On 17 December 2016 at 20:39, brett.cannon python-checkins@python.org wrote:
https://hg.python.org/cpython/rev/287d4290b1b4 changeset: 105714:287d4290b1b4 branch: 2.7 parent: 105677:eb02db65e148 user: Brett Cannon brett@python.org date: Sat Dec 17 12:38:54 2016 -0800 summary: Update the porting HOWTO
diff --git a/Doc/howto/pyporting.rst b/Doc/howto/pyporting.rst --- a/Doc/howto/pyporting.rst +++ b/Doc/howto/pyporting.rst . . . Have good test coverage
@@ -106,10 +107,11 @@ thumb is that if you want to be confident enough in your test suite that any failures that appear after having tools rewrite your code are actual bugs in the tools and not in your code.
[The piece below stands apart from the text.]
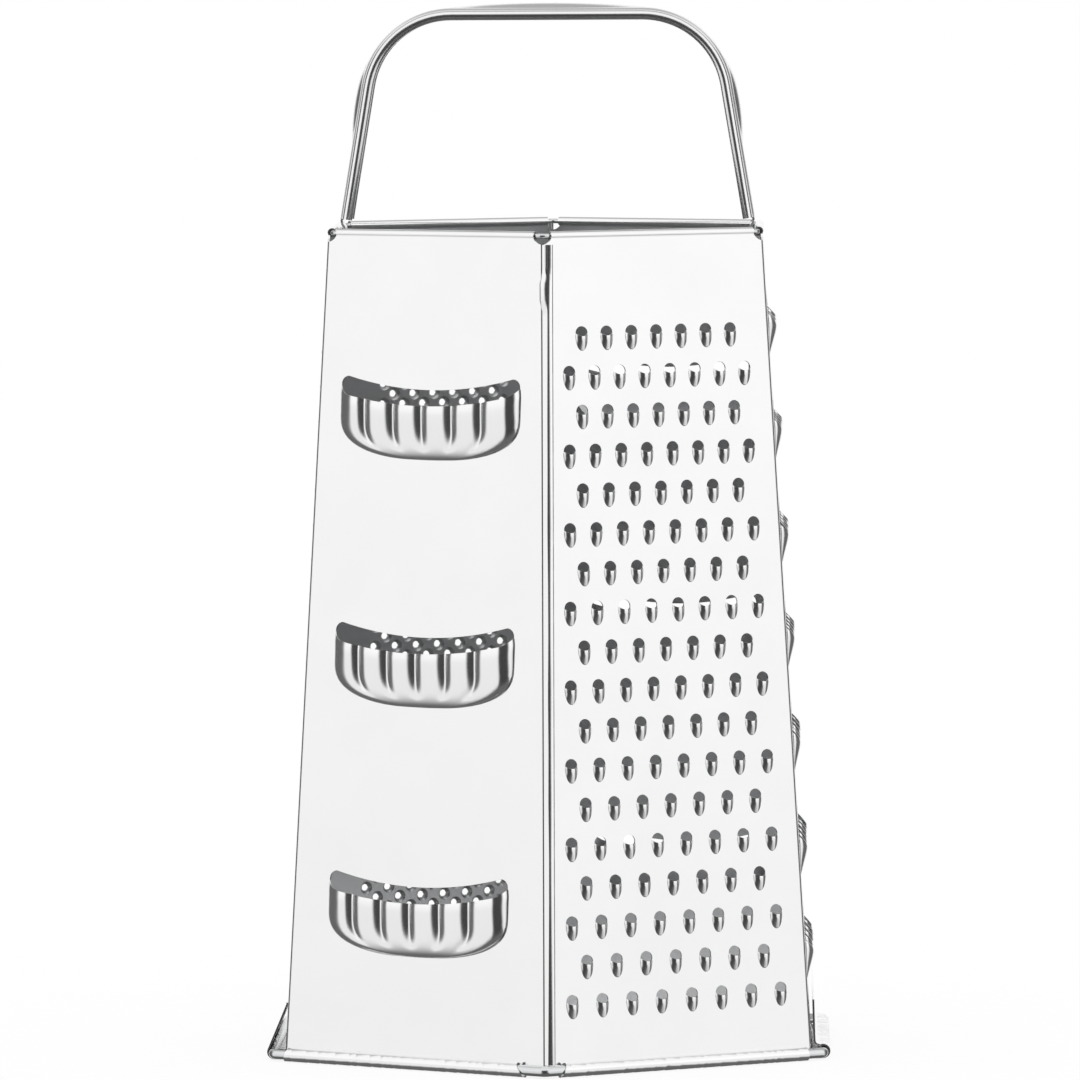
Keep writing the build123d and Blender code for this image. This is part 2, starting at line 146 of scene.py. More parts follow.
# Mirrored rays see the cards, and all others an even white.
seen = add_node(studio, "ShaderNodeLightPath")
reflected = add_node(studio, "ShaderNodeBackground", [("Strength", glow.outputs[0])], Color=srgb("#FFFFFF"))
even = add_node(studio, "ShaderNodeBackground", Color=srgb("#FFFFFF"), Strength=1.0)
shown = add_node(
    studio,
    "ShaderNodeMixShader",
    [(0, seen.outputs["Is Glossy Ray"]), (1, even.outputs[0]), (2, reflected.outputs[0])],
)
add_node(studio, "ShaderNodeOutputWorld", [("Surface", shown.outputs[0])])

floor_reach = 3.0
floor_corners = [(x * floor_reach, y * floor_reach, 0.0) for x, y in ((-1, -1), (1, -1), (1, 1), (-1, 1))]
floor_mesh = bpy.data.meshes.new("tent_floor")
floor_mesh.from_pydata(floor_corners, [], [(0, 1, 2, 3)])
tent_floor = bpy.data.objects.new("tent_floor", floor_mesh)
bpy.context.collection.objects.link(tent_floor)
tent_floor.visible_glossy = False

# White paper: most of it glows plainly for the camera, and the rest takes the shadow.
paper_white, paper_glow_share = 1.02, 0.86
paper = bpy.data.materials.new("white_paper_sweep")
paper.use_nodes = True
paper_tree = paper.node_tree
paper_tree.nodes.clear()
ray = add_node(paper_tree, "ShaderNodeLightPath")
paper_sheet = add_node(paper_tree, "ShaderNodeBsdfDiffuse", Color=srgb("#F4F4F4"))
paper_glow = add_node(paper_tree, "ShaderNodeEmission", Color=srgb("#FFFFFF"), Strength=paper_white)
shown_rays = add_node(
    paper_tree,
    "ShaderNodeMath",
    [(0, ray.outputs["Is Camera Ray"]), (1, ray.outputs["Is Glossy Ray"])],
    operation="MAXIMUM",
)
glow_share = add_node(paper_tree, "ShaderNodeMath", [(0, shown_rays.outputs[0])], operation="MULTIPLY")
glow_share.inputs[1].default_value = paper_glow_share
paper_mix = add_node(
    paper_tree,
    "ShaderNodeMixShader",
    [(0, glow_share.outputs[0]), (1, paper_sheet.outputs[0]), (2, paper_glow.outputs[0])],
)
add_node(paper_tree, "ShaderNodeOutputMaterial", [("Surface", paper_mix.outputs[0])])
floor_mesh.materials.append(paper)

# The camera stands where a fit to the photograph's corners puts it.
camera_distance, camera_height = 2.2, 0.2524
camera_azimuth, camera_pitch, camera_roll = radians(1.31), radians(3.60), radians(-0.269)
focal_pixels, photo_pixels, centre_offset_pixels = 9778.0, 1080.0, 9.4
sensor_mm, view_reach = 36.0, 20.0

camera_data = bpy.data.cameras.new("camera")
camera_data.sensor_width = sensor_mm
camera_data.lens = focal_pixels / photo_pixels * sensor_mm
camera_data.shift_x = -centre_offset_pixels / photo_pixels
camera_data.clip_end = view_reach
camera = bpy.data.objects.new("camera", camera_data)
bpy.context.collection.objects.link(camera)
across_view = Vector((cos(camera_azimuth), sin(camera_azimuth), 0.0))
into_view = Vector((-sin(camera_azimuth), cos(camera_azimuth), 0.0))
straight = Vector((0.0, 0.0, 1.0))
forward = into_view * cos(camera_pitch) - straight * sin(camera_pitch)
upward = into_view * sin(camera_pitch) + straight * cos(camera_pitch)
rolled_right = across_view * cos(camera_roll) + upward * sin(camera_roll)
rolled_up = upward * cos(camera_roll) - across_view * sin(camera_roll)
turn = Matrix((rolled_right, rolled_up, -forward)).transposed().to_4x4()
camera.matrix_world = Matrix.Translation(straight * camera_height - into_view * camera_distance) @ turn
bpy.context.scene.camera = camera
bpy.context.scene.view_settings.view_transform = "Standard"

# Tinplate
# Mild steel sheet with a flow-brightened coat of tin: almost white, with the
# long faint lines of the rolling mill, and a soft mirror that blurs what it shows.
tin_grain_mm, tin_line_mm, tin_cloud_mm = 0.35, 0.25, 18.0
line_squeeze, rough_spread = 0.04, 0.15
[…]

If you want a number to aim for, try to get over 80% -coverage (and don't feel bad if you can't easily get past 90%). If you +coverage (and don't feel bad if you can't easily get passed 90%). If you don't already have a tool to measure test coverage then coverage.py_ is recommended.
Hi Brett, why did you make the above change (get past → get passed)? To me, “get past 90%” means achieving over 90%, but “you can’t get passed 90%” would mean that 90% cannot be given (passed) to you. The original made more sense. Another option would be “get over 90%”, consistent with the previous sentence.